◆ Dataset excerpt:
☆ ☆ ☆ ☆ ☆ ☆ ☆
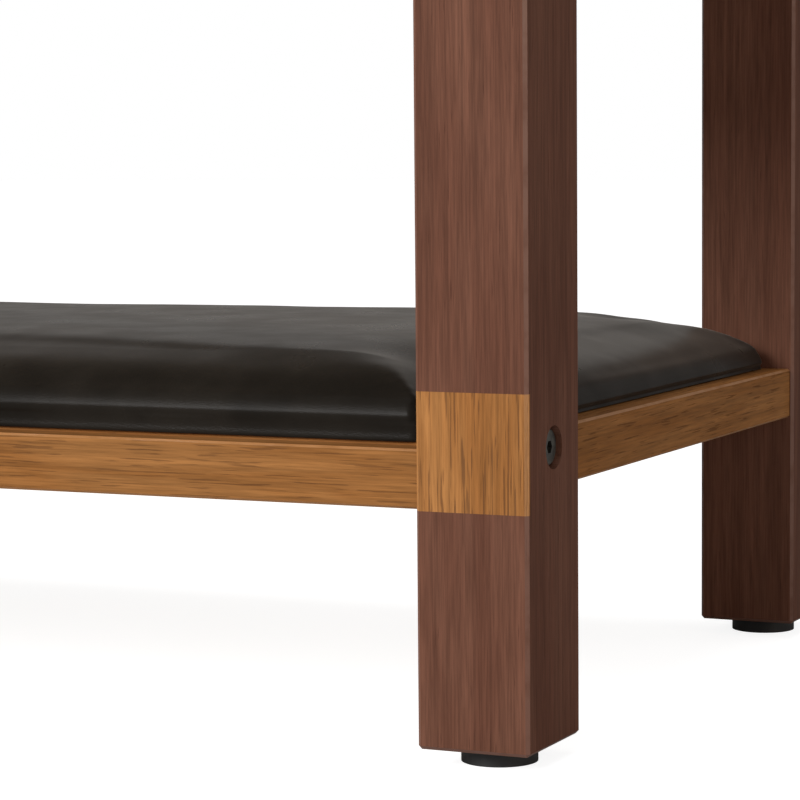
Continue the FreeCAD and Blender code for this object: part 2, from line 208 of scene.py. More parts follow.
def build_wood_grain():
    """Long-grained wood with its grain along Z: slow figure, fine fibres and short dark pores."""
    tree, given, out = new_group(
        "Wood grain",
        [("Vector", "NodeSocketVector", None), ("Light", "NodeSocketColor", (0.5, 0.3, 0.2, 1)),
         ("Dark", "NodeSocketColor", (0.3, 0.15, 0.1, 1)),
         ("Pore Colour", "NodeSocketColor", (0.1, 0.05, 0.03, 1)),
         ("Figure Size", "NodeSocketFloat", 0.012), ("Pore Cover", "NodeSocketFloat", 0.3),
         ("Pore Strength", "NodeSocketFloat", 0.7), ("Roughness", "NodeSocketFloat", 0.5)],
        [("Color", "NodeSocketColor"), ("Roughness", "NodeSocketFloat"), ("Height", "NodeSocketFloat")])
    vector = given["Vector"]
    figure_scale = math_node(tree, "DIVIDE", 1.0, given["Figure Size"])
    figure = tree.nodes.new("ShaderNodeTexNoise")
    tree.links.new(stretched(tree, vector, (1, 1, 0.11)), figure.inputs["Vector"])
    tree.links.new(figure_scale, figure.inputs["Scale"])
    socket_value(figure, "Detail", 4.0)
    socket_value(figure, "Distortion", 0.7)
    bands = remap(tree, figure.outputs["Fac"], 0.34, 0.66)
    fibres = noise_of(tree, stretched(tree, vector, (1, 1, 0.035)), 1500.0, 3.0, 0.6)
    streaks = noise_of(tree, stretched(tree, vector, (1, 1, 0.02)), 420.0, 2.0, 0.5, 0.3)
    pore_field = noise_of(tree, stretched(tree, vector, (1, 1, 0.04)), 1350.0, 2.0, 0.5)
    patch = noise_of(tree, stretched(tree, vector, (1, 1, 0.3)), 130.0, 2.0)
    spread = math_node(tree, "MULTIPLY", math_node(tree, "SUBTRACT", patch, 0.5), 0.12)
    start = math_node(tree, "SUBTRACT", math_node(tree, "SUBTRACT", 0.735, spread),
                      math_node(tree, "MULTIPLY", given["Pore Cover"], 0.3))
    pores = remap(tree, pore_field, start, math_node(tree, "ADD", start, 0.09))
    colour = mix_colour(tree, bands, given["Dark"], given["Light"])
    shade = remap(tree, streaks, 0.3, 0.7, 0.86, 1.1)
    fine = remap(tree, fibres, 0.25, 0.75, 0.80, 1.16)
    value = math_node(tree, "MULTIPLY", shade, fine)
    tint = tree.nodes.new("ShaderNodeCombineColor")
    for channel in ("Red", "Green", "Blue"):
        tree.links.new(value, tint.inputs[channel])
    colour = mix_colour(tree, 1.0, colour, tint.outputs["Color"], "MULTIPLY")
    cover = math_node(tree, "MULTIPLY", pores, given["Pore Strength"])
    colour = mix_colour(tree, cover, colour, given["Pore Colour"])
    tree.links.new(colour, out["Color"])
    rough = math_node(tree, "ADD", given["Roughness"],
                      math_node(tree, "MULTIPLY", math_node(tree, "SUBTRACT", fibres, 0.5), 0.14))
    rough = math_node(tree, "ADD", rough, math_node(tree, "MULTIPLY", pores, 0.18), clamp=True)
    tree.links.new(rough, out["Roughness"])
    height = math_node(tree, "SUBTRACT", math_node(tree, "MULTIPLY", fibres, 0.35), pores)
    tree.links.new(height, out["Height"])
    return tree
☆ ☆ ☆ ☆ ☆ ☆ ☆
◆ Instructions for the task: Output the full listing exactly as it stands.

◆ Reply to the task:
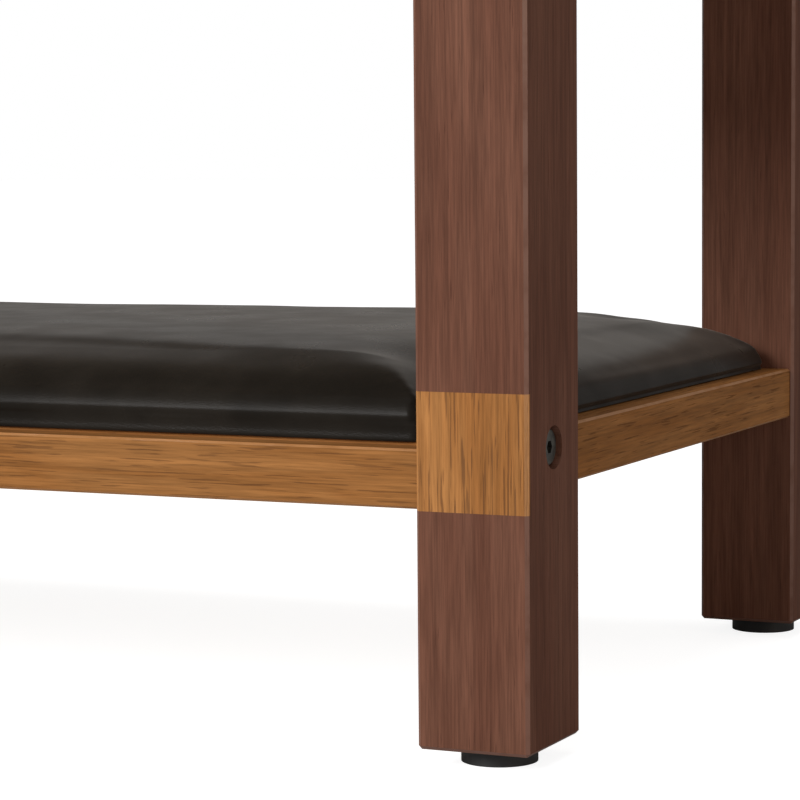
Continue the FreeCAD and Blender code for this object: part 2, from line 208 of scene.py. More parts follow.
def build_wood_grain():
    """Long-grained wood with its grain along Z: slow figure, fine fibres and short dark pores."""
    tree, given, out = new_group(
        "Wood grain",
        [("Vector", "NodeSocketVector", None), ("Light", "NodeSocketColor", (0.5, 0.3, 0.2, 1)),
         ("Dark", "NodeSocketColor", (0.3, 0.15, 0.1, 1)),
         ("Pore Colour", "NodeSocketColor", (0.1, 0.05, 0.03, 1)),
         ("Figure Size", "NodeSocketFloat", 0.012), ("Pore Cover", "NodeSocketFloat", 0.3),
         ("Pore Strength", "NodeSocketFloat", 0.7), ("Roughness", "NodeSocketFloat", 0.5)],
        [("Color", "NodeSocketColor"), ("Roughness", "NodeSocketFloat"), ("Height", "NodeSocketFloat")])
    vector = given["Vector"]
    figure_scale = math_node(tree, "DIVIDE", 1.0, given["Figure Size"])
    figure = tree.nodes.new("ShaderNodeTexNoise")
    tree.links.new(stretched(tree, vector, (1, 1, 0.11)), figure.inputs["Vector"])
    tree.links.new(figure_scale, figure.inputs["Scale"])
    socket_value(figure, "Detail", 4.0)
    socket_value(figure, "Distortion", 0.7)
    bands = remap(tree, figure.outputs["Fac"], 0.34, 0.66)
    fibres = noise_of(tree, stretched(tree, vector, (1, 1, 0.035)), 1500.0, 3.0, 0.6)
    streaks = noise_of(tree, stretched(tree, vector, (1, 1, 0.02)), 420.0, 2.0, 0.5, 0.3)
    pore_field = noise_of(tree, stretched(tree, vector, (1, 1, 0.04)), 1350.0, 2.0, 0.5)
    patch = noise_of(tree, stretched(tree, vector, (1, 1, 0.3)), 130.0, 2.0)
    spread = math_node(tree, "MULTIPLY", math_node(tree, "SUBTRACT", patch, 0.5), 0.12)
    start = math_node(tree, "SUBTRACT", math_node(tree, "SUBTRACT", 0.735, spread),
                      math_node(tree, "MULTIPLY", given["Pore Cover"], 0.3))
    pores = remap(tree, pore_field, start, math_node(tree, "ADD", start, 0.09))
    colour = mix_colour(tree, bands, given["Dark"], given["Light"])
    shade = remap(tree, streaks, 0.3, 0.7, 0.86, 1.1)
    fine = remap(tree, fibres, 0.25, 0.75, 0.80, 1.16)
    value = math_node(tree, "MULTIPLY", shade, fine)
    tint = tree.nodes.new("ShaderNodeCombineColor")
    for channel in ("Red", "Green", "Blue"):
        tree.links.new(value, tint.inputs[channel])
    colour = mix_colour(tree, 1.0, colour, tint.outputs["Color"], "MULTIPLY")
    cover = math_node(tree, "MULTIPLY", pores, given["Pore Strength"])
    colour = mix_colour(tree, cover, colour, given["Pore Colour"])
    tree.links.new(colour, out["Color"])
    rough = math_node(tree, "ADD", given["Roughness"],
                      math_node(tree, "MULTIPLY", math_node(tree, "SUBTRACT", fibres, 0.5), 0.14))
    rough = math_node(tree, "ADD", rough, math_node(tree, "MULTIPLY", pores, 0.18), clamp=True)
    tree.links.new(rough, out["Roughness"])
    height = math_node(tree, "SUBTRACT", math_node(tree, "MULTIPLY", fibres, 0.35), pores)
    tree.links.new(height, out["Height"])
    return tree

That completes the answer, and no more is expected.